***** Data entries *****
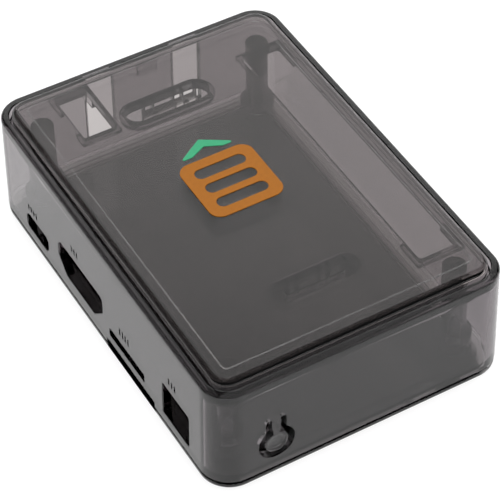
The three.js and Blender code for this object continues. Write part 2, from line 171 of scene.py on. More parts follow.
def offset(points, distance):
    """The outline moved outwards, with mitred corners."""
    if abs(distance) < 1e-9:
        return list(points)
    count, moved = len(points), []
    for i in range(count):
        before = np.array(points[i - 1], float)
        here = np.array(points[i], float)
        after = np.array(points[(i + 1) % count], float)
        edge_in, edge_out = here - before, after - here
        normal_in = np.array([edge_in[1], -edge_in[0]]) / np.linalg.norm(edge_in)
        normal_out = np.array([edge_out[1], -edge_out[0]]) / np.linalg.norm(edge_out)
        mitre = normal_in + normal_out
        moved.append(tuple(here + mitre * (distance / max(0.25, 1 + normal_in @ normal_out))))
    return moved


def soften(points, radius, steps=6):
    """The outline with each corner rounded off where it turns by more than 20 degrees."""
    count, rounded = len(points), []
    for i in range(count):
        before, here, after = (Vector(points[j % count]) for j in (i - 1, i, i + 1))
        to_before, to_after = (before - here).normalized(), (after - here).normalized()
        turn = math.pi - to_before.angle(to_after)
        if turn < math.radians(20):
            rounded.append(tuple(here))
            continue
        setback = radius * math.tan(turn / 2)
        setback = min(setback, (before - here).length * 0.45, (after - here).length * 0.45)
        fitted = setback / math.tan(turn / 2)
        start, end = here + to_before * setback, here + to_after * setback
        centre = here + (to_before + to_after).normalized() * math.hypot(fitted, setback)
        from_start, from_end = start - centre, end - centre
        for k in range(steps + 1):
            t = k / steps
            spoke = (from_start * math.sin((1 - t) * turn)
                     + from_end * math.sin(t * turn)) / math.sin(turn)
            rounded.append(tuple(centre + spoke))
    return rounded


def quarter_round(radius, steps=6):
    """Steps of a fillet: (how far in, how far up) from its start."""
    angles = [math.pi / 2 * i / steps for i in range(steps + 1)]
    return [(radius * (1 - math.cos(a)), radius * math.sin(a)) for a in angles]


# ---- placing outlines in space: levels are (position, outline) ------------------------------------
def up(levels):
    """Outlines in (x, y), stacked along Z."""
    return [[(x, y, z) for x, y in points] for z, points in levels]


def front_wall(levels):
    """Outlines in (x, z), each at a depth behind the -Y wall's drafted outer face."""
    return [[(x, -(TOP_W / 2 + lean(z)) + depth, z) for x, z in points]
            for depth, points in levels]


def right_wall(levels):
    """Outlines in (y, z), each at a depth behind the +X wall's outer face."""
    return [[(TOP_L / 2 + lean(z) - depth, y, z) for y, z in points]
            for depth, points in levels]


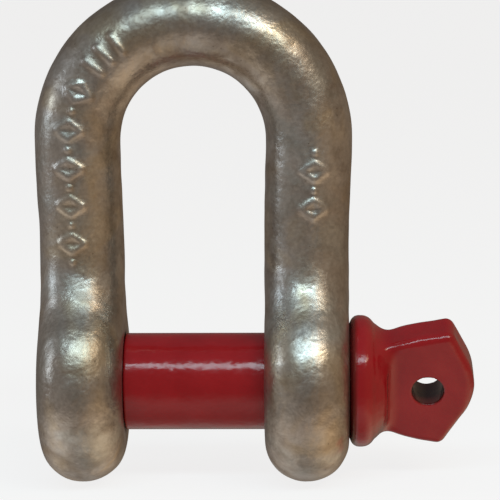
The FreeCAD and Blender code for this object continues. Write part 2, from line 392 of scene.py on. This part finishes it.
*****
- **Required task**
Send back all of the entries exactly, with nothing missing.

- **Response below**
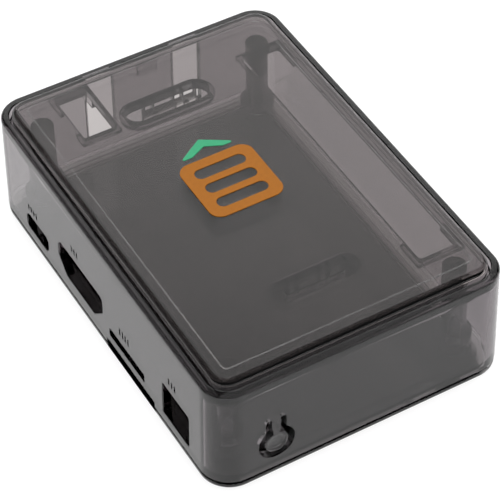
The three.js and Blender code for this object continues. Write part 2, from line 171 of scene.py on. More parts follow.
def offset(points, distance):
    """The outline moved outwards, with mitred corners."""
    if abs(distance) < 1e-9:
        return list(points)
    count, moved = len(points), []
    for i in range(count):
        before = np.array(points[i - 1], float)
        here = np.array(points[i], float)
        after = np.array(points[(i + 1) % count], float)
        edge_in, edge_out = here - before, after - here
        normal_in = np.array([edge_in[1], -edge_in[0]]) / np.linalg.norm(edge_in)
        normal_out = np.array([edge_out[1], -edge_out[0]]) / np.linalg.norm(edge_out)
        mitre = normal_in + normal_out
        moved.append(tuple(here + mitre * (distance / max(0.25, 1 + normal_in @ normal_out))))
    return moved


def soften(points, radius, steps=6):
    """The outline with each corner rounded off where it turns by more than 20 degrees."""
    count, rounded = len(points), []
    for i in range(count):
        before, here, after = (Vector(points[j % count]) for j in (i - 1, i, i + 1))
        to_before, to_after = (before - here).normalized(), (after - here).normalized()
        turn = math.pi - to_before.angle(to_after)
        if turn < math.radians(20):
            rounded.append(tuple(here))
            continue
        setback = radius * math.tan(turn / 2)
        setback = min(setback, (before - here).length * 0.45, (after - here).length * 0.45)
        fitted = setback / math.tan(turn / 2)
        start, end = here + to_before * setback, here + to_after * setback
        centre = here + (to_before + to_after).normalized() * math.hypot(fitted, setback)
        from_start, from_end = start - centre, end - centre
        for k in range(steps + 1):
            t = k / steps
            spoke = (from_start * math.sin((1 - t) * turn)
                     + from_end * math.sin(t * turn)) / math.sin(turn)
            rounded.append(tuple(centre + spoke))
    return rounded


def quarter_round(radius, steps=6):
    """Steps of a fillet: (how far in, how far up) from its start."""
    angles = [math.pi / 2 * i / steps for i in range(steps + 1)]
    return [(radius * (1 - math.cos(a)), radius * math.sin(a)) for a in angles]


# ---- placing outlines in space: levels are (position, outline) ------------------------------------
def up(levels):
    """Outlines in (x, y), stacked along Z."""
    return [[(x, y, z) for x, y in points] for z, points in levels]


def front_wall(levels):
    """Outlines in (x, z), each at a depth behind the -Y wall's drafted outer face."""
    return [[(x, -(TOP_W / 2 + lean(z)) + depth, z) for x, z in points]
            for depth, points in levels]


def right_wall(levels):
    """Outlines in (y, z), each at a depth behind the +X wall's outer face."""
    return [[(TOP_L / 2 + lean(z) - depth, y, z) for y, z in points]
            for depth, points in levels]


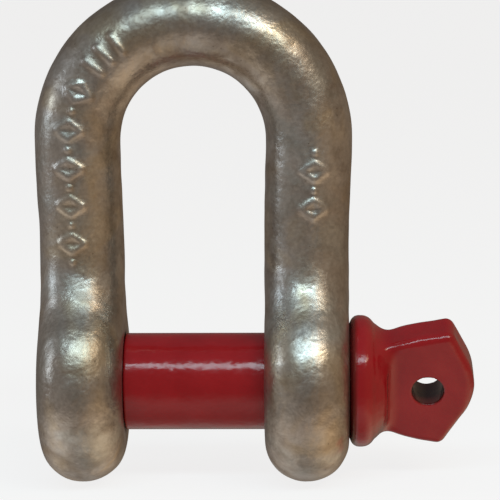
The FreeCAD and Blender code for this object continues. Write part 2, from line 392 of scene.py on. This part finishes it.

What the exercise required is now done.